Magic and its clone, sacred geography, are all around us and are crucial organizing principles for the way people think. Such emotions are an overlay over all formal education.
For Communists, the grave of Marx in Highgate Cemetery in England is sacred ground. For some German soldiers after WWII who committed suicide on the steps in Feldherrnhalle (“Field Marshall’s Hall”—a display in Munich in Odeonsplatz of large statues of famous military leaders in German history), these statues and their place in Munich “means” something magical or sacred to them. North Koreans have Paektu Mountain which Kim recently ascended in a ritual addressed to the North Koreans. Think of Camelot or Lourdes. Think of sites such as the Lincoln Memorial or Notre-Dame Cathedral in Paris or “holy sites” in Jerusalem or Mecca.
How does this kind of thinking permeate our lives in a way that nobody quite sees clearly:
The left in American politics (Bernie Sanders, Jeffrey Sachs, et al) explicitly or implicitly, think of Scandinavian social and economic systems as a kind of “magic geography” (i.e., defects and problems are not “welcomed” in their idealized visions). On the right, there’s a Singapore paradise of the imagination (what magic geography is) whereas Boris Johnson of England sees a “high wage, low tax” investment utopia which serve as a marvelous locale for the founding of both new businesses and new families. In this vision, men found businesses and women found or establish families, so everybody’s happy.
Professor Niall Ferguson, the conservative Harvard (now Stanford) financial historian (you may have seen his The Ascent of Money PBS mini-series), had a program years ago on educational TV where he walked around places in Chile that he presented as a pension “heaven.” Chile is now kind of falling apart with street riots convulsing Santiago. (Ferguson’s ideal Milton Friedman of Chicago was the main advisor of General Pinochet after the 1973 Chilean coup.

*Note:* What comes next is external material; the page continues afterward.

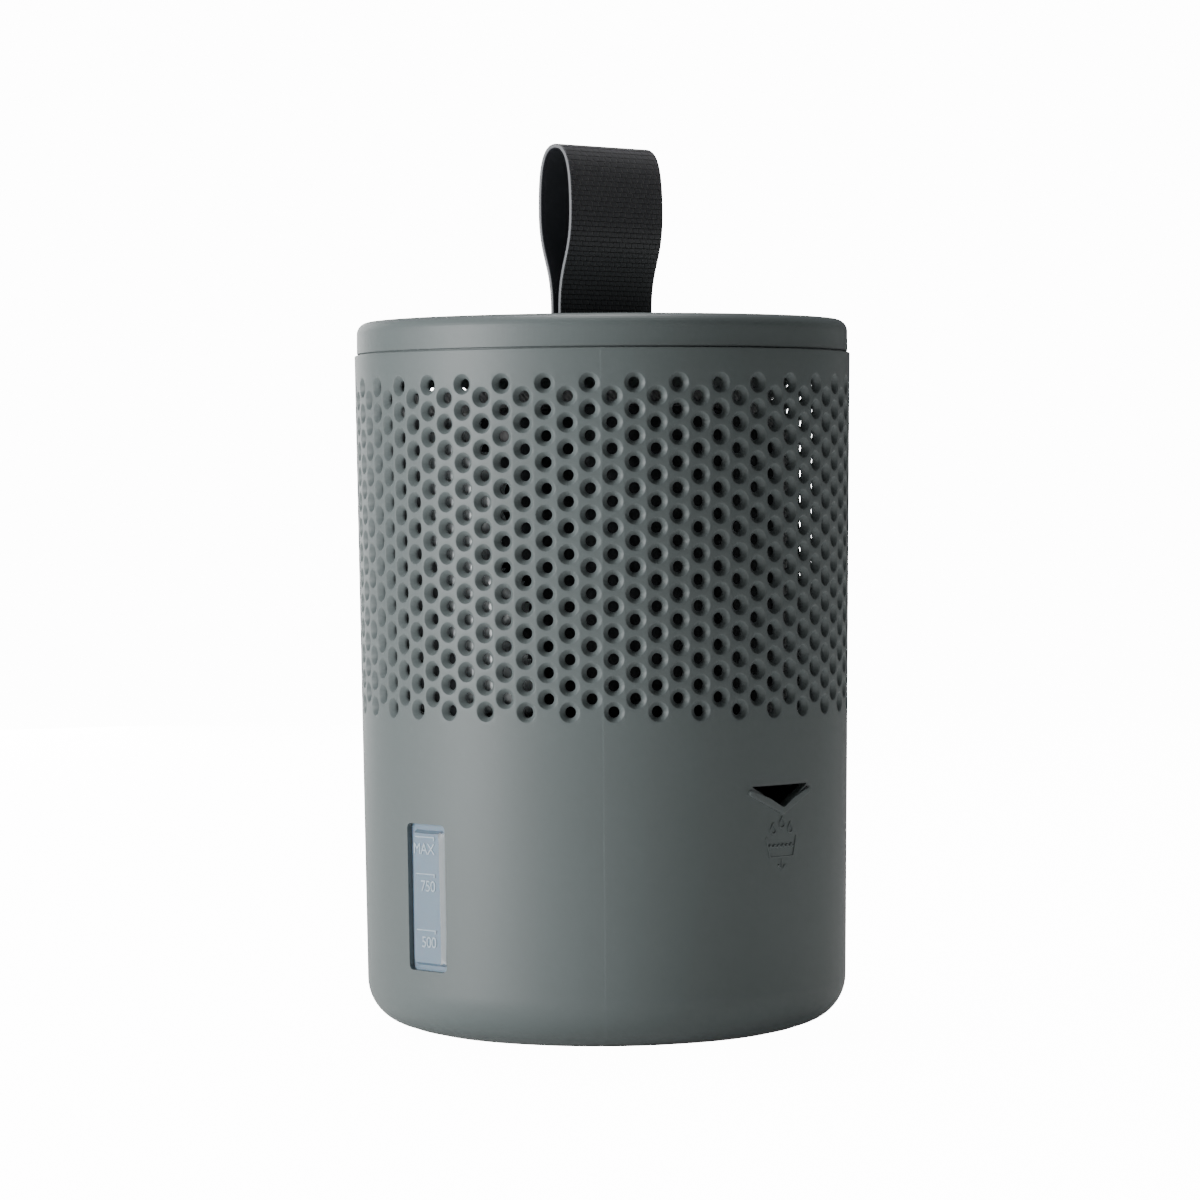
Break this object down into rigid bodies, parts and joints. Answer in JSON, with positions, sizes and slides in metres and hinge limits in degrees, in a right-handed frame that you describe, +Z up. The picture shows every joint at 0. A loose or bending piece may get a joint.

What none of these people see is that social reality is complex and highly changeable and that “magicalizing” one place or system (Sweden, Hong Kong, Singapore, Chile) won’t work because successes that look solid or eternal are often caused by all kinds of “conjunctural” (i.e., of the moment) factors which don’t last “forever.”
Thus, much less “dogmatism” is called for so that one is not “swept along” by “ideological foolishness.” embedded in “magical geography” or its clone “sacred geography.”